▸ What to do: Copy out all the records, word for word.

▸ Dataset content:
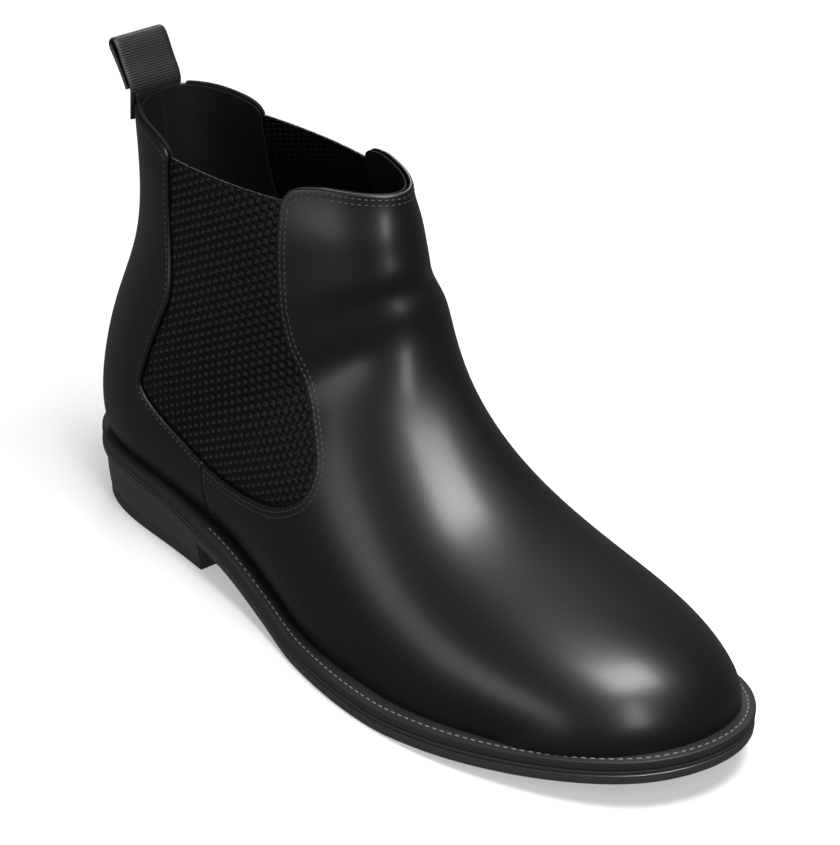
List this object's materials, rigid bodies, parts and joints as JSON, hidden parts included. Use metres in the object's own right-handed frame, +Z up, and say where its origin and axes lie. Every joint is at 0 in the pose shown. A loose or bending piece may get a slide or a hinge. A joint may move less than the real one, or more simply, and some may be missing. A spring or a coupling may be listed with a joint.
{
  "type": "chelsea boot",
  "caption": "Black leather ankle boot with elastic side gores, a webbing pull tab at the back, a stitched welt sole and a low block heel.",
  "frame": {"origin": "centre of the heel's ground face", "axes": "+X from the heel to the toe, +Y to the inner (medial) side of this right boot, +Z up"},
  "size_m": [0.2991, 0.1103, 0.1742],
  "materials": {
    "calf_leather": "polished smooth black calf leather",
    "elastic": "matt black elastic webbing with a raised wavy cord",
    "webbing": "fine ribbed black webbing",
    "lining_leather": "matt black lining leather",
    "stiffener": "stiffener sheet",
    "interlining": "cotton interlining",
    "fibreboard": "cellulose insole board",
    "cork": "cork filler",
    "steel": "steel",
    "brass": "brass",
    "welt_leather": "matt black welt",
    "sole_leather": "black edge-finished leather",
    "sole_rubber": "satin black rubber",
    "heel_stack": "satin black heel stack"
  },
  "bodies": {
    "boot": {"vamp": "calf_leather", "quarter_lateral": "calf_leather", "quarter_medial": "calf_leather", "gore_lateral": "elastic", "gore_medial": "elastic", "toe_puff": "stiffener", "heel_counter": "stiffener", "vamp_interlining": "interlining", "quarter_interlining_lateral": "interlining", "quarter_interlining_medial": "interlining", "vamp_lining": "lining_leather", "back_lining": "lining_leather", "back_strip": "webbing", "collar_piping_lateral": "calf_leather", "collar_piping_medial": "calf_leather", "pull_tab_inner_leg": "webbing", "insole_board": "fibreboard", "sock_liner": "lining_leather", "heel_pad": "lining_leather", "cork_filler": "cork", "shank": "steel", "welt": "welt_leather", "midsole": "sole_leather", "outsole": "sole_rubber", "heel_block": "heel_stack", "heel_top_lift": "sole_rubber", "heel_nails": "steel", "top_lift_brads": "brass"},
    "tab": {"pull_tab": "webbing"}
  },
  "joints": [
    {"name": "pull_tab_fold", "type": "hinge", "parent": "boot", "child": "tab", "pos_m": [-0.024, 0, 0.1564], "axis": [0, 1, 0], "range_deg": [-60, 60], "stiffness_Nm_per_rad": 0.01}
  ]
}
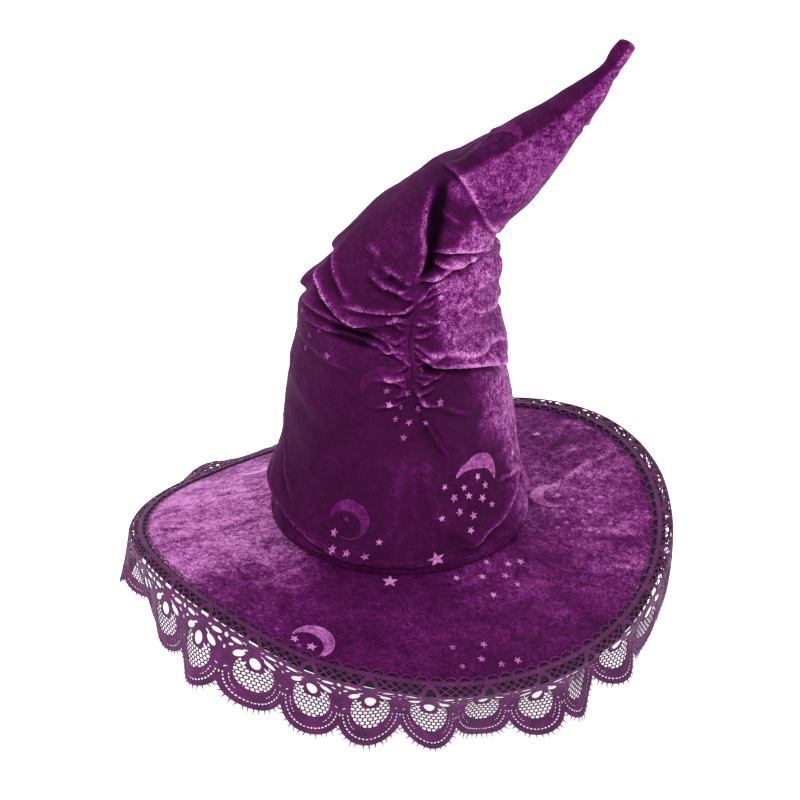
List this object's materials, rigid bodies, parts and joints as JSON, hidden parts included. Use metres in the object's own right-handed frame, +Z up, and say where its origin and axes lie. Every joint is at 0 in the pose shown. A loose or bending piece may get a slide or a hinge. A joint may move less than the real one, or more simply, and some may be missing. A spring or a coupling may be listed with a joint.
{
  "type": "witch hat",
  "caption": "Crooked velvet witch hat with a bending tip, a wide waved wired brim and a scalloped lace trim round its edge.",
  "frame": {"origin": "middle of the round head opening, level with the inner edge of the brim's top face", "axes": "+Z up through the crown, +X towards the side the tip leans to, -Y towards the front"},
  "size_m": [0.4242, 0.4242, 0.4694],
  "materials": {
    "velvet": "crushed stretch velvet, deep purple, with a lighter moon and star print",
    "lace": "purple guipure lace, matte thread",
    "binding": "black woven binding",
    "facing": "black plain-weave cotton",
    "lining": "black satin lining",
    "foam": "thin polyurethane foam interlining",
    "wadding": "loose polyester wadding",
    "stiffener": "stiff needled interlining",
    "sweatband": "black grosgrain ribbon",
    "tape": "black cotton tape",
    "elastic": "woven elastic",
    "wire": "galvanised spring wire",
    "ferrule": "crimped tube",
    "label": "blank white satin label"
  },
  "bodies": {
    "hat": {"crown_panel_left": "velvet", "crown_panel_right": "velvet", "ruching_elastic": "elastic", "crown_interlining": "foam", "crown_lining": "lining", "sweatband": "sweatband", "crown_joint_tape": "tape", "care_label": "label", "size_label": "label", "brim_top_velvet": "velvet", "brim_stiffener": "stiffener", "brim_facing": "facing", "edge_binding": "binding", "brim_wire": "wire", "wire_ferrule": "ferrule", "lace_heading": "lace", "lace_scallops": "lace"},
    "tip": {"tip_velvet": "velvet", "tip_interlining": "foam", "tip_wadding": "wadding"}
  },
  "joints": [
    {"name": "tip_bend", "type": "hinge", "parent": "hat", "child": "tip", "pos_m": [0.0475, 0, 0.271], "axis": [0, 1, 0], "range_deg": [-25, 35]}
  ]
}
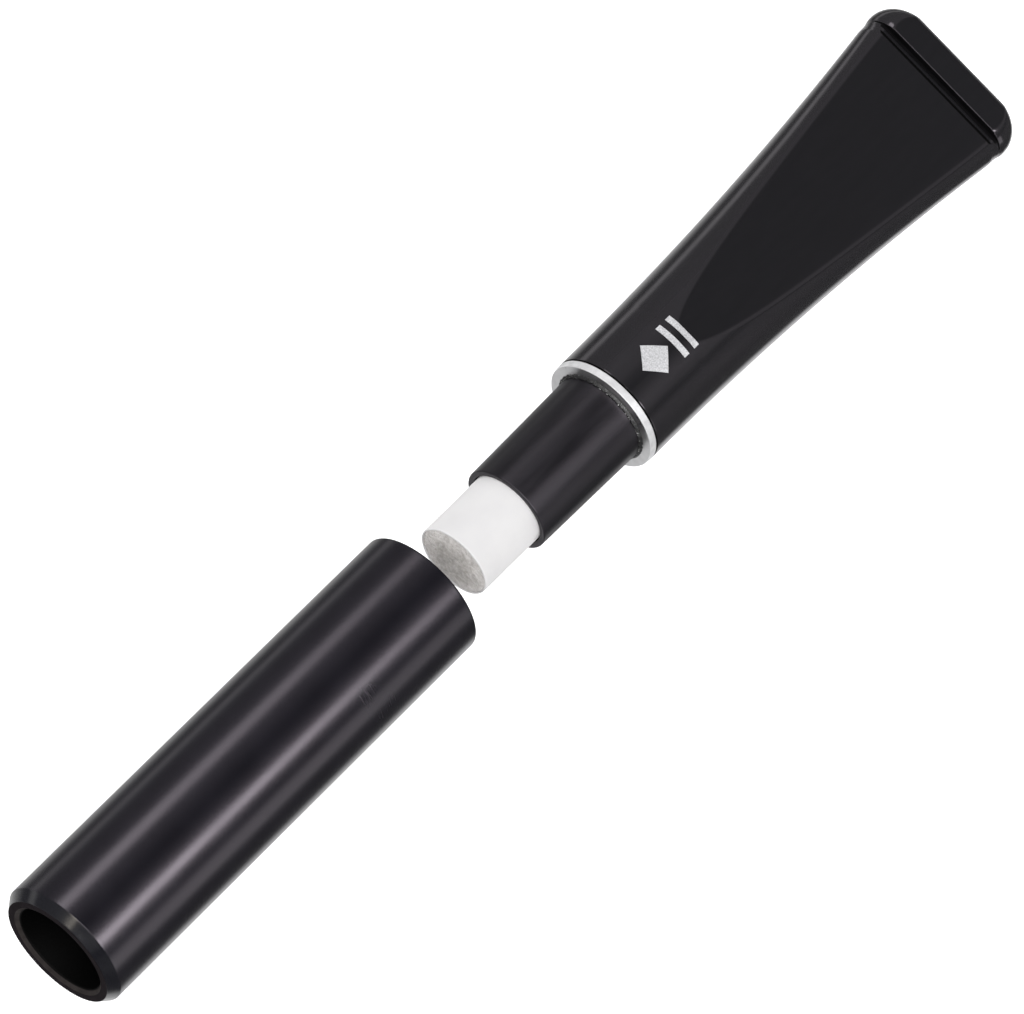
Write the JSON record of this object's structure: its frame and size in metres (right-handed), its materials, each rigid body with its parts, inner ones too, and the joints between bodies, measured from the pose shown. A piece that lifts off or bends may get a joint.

▸ Problem solution:
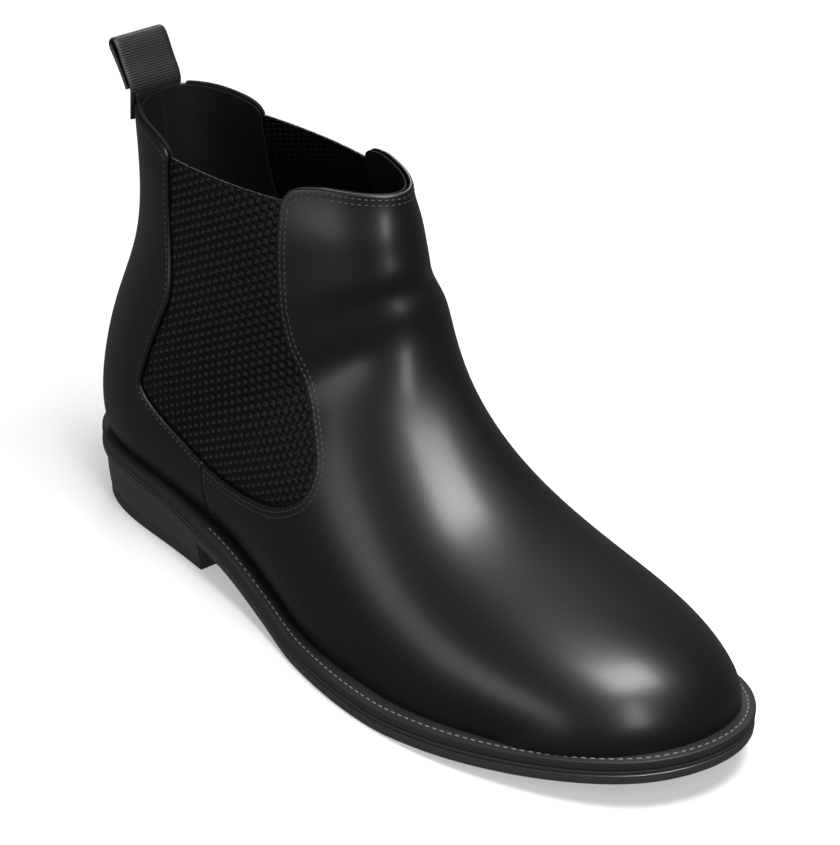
List this object's materials, rigid bodies, parts and joints as JSON, hidden parts included. Use metres in the object's own right-handed frame, +Z up, and say where its origin and axes lie. Every joint is at 0 in the pose shown. A loose or bending piece may get a slide or a hinge. A joint may move less than the real one, or more simply, and some may be missing. A spring or a coupling may be listed with a joint.
{
  "type": "chelsea boot",
  "caption": "Black leather ankle boot with elastic side gores, a webbing pull tab at the back, a stitched welt sole and a low block heel.",
  "frame": {"origin": "centre of the heel's ground face", "axes": "+X from the heel to the toe, +Y to the inner (medial) side of this right boot, +Z up"},
  "size_m": [0.2991, 0.1103, 0.1742],
  "materials": {
    "calf_leather": "polished smooth black calf leather",
    "elastic": "matt black elastic webbing with a raised wavy cord",
    "webbing": "fine ribbed black webbing",
    "lining_leather": "matt black lining leather",
    "stiffener": "stiffener sheet",
    "interlining": "cotton interlining",
    "fibreboard": "cellulose insole board",
    "cork": "cork filler",
    "steel": "steel",
    "brass": "brass",
    "welt_leather": "matt black welt",
    "sole_leather": "black edge-finished leather",
    "sole_rubber": "satin black rubber",
    "heel_stack": "satin black heel stack"
  },
  "bodies": {
    "boot": {"vamp": "calf_leather", "quarter_lateral": "calf_leather", "quarter_medial": "calf_leather", "gore_lateral": "elastic", "gore_medial": "elastic", "toe_puff": "stiffener", "heel_counter": "stiffener", "vamp_interlining": "interlining", "quarter_interlining_lateral": "interlining", "quarter_interlining_medial": "interlining", "vamp_lining": "lining_leather", "back_lining": "lining_leather", "back_strip": "webbing", "collar_piping_lateral": "calf_leather", "collar_piping_medial": "calf_leather", "pull_tab_inner_leg": "webbing", "insole_board": "fibreboard", "sock_liner": "lining_leather", "heel_pad": "lining_leather", "cork_filler": "cork", "shank": "steel", "welt": "welt_leather", "midsole": "sole_leather", "outsole": "sole_rubber", "heel_block": "heel_stack", "heel_top_lift": "sole_rubber", "heel_nails": "steel", "top_lift_brads": "brass"},
    "tab": {"pull_tab": "webbing"}
  },
  "joints": [
    {"name": "pull_tab_fold", "type": "hinge", "parent": "boot", "child": "tab", "pos_m": [-0.024, 0, 0.1564], "axis": [0, 1, 0], "range_deg": [-60, 60], "stiffness_Nm_per_rad": 0.01}
  ]
}
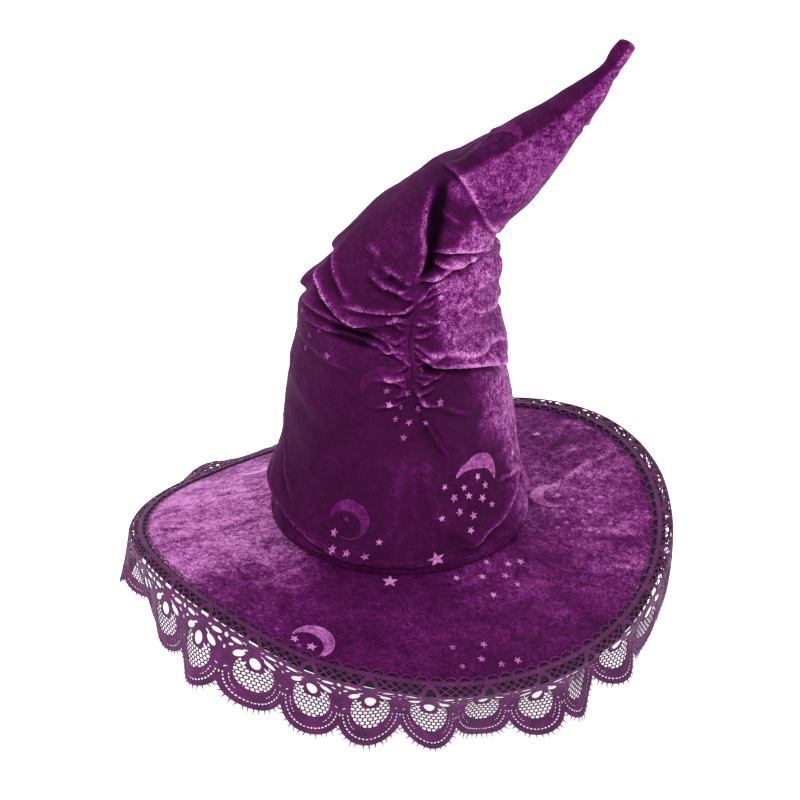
List this object's materials, rigid bodies, parts and joints as JSON, hidden parts included. Use metres in the object's own right-handed frame, +Z up, and say where its origin and axes lie. Every joint is at 0 in the pose shown. A loose or bending piece may get a slide or a hinge. A joint may move less than the real one, or more simply, and some may be missing. A spring or a coupling may be listed with a joint.
{
  "type": "witch hat",
  "caption": "Crooked velvet witch hat with a bending tip, a wide waved wired brim and a scalloped lace trim round its edge.",
  "frame": {"origin": "middle of the round head opening, level with the inner edge of the brim's top face", "axes": "+Z up through the crown, +X towards the side the tip leans to, -Y towards the front"},
  "size_m": [0.4242, 0.4242, 0.4694],
  "materials": {
    "velvet": "crushed stretch velvet, deep purple, with a lighter moon and star print",
    "lace": "purple guipure lace, matte thread",
    "binding": "black woven binding",
    "facing": "black plain-weave cotton",
    "lining": "black satin lining",
    "foam": "thin polyurethane foam interlining",
    "wadding": "loose polyester wadding",
    "stiffener": "stiff needled interlining",
    "sweatband": "black grosgrain ribbon",
    "tape": "black cotton tape",
    "elastic": "woven elastic",
    "wire": "galvanised spring wire",
    "ferrule": "crimped tube",
    "label": "blank white satin label"
  },
  "bodies": {
    "hat": {"crown_panel_left": "velvet", "crown_panel_right": "velvet", "ruching_elastic": "elastic", "crown_interlining": "foam", "crown_lining": "lining", "sweatband": "sweatband", "crown_joint_tape": "tape", "care_label": "label", "size_label": "label", "brim_top_velvet": "velvet", "brim_stiffener": "stiffener", "brim_facing": "facing", "edge_binding": "binding", "brim_wire": "wire", "wire_ferrule": "ferrule", "lace_heading": "lace", "lace_scallops": "lace"},
    "tip": {"tip_velvet": "velvet", "tip_interlining": "foam", "tip_wadding": "wadding"}
  },
  "joints": [
    {"name": "tip_bend", "type": "hinge", "parent": "hat", "child": "tip", "pos_m": [0.0475, 0, 0.271], "axis": [0, 1, 0], "range_deg": [-25, 35]}
  ]
}
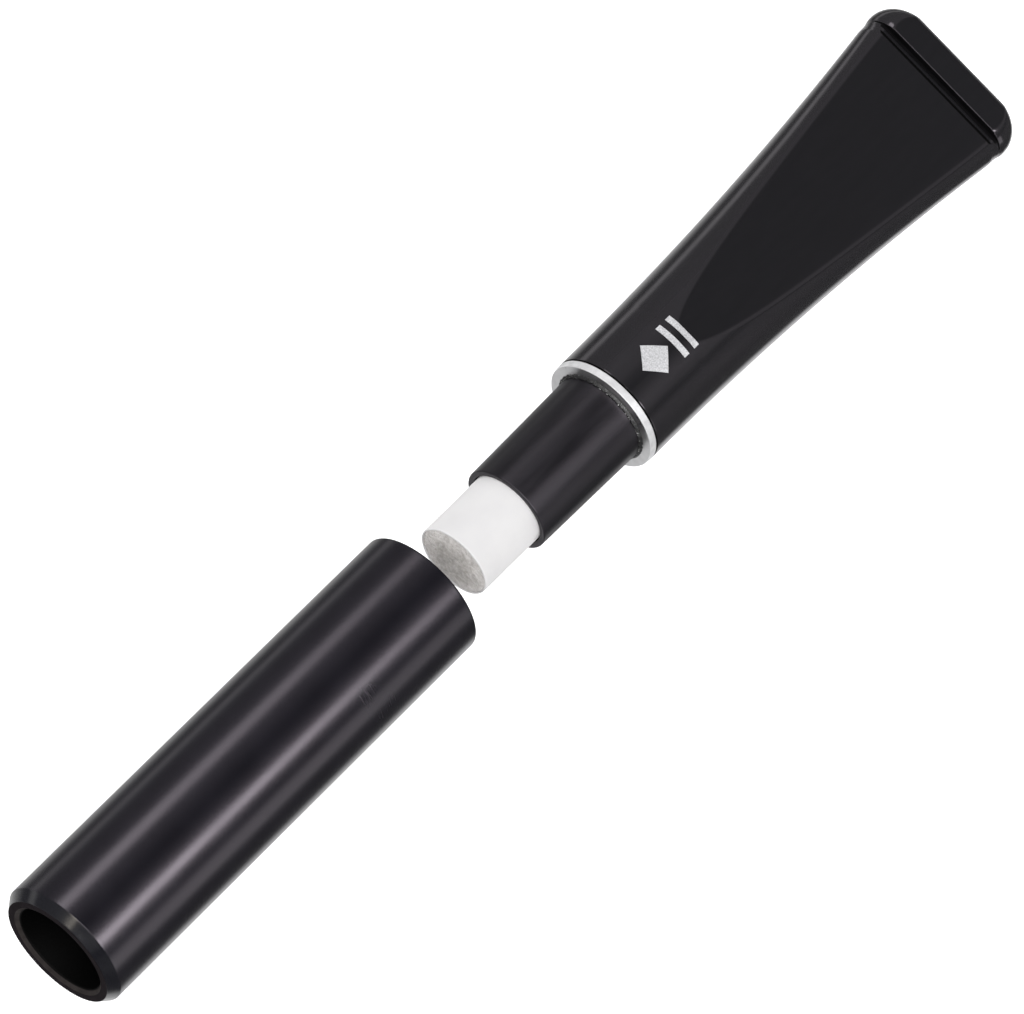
Write the JSON record of this object's structure: its frame and size in metres (right-handed), its materials, each rigid body with its parts, inner ones too, and the joints between bodies, measured from the pose shown. A piece that lifts off or bends may get a joint.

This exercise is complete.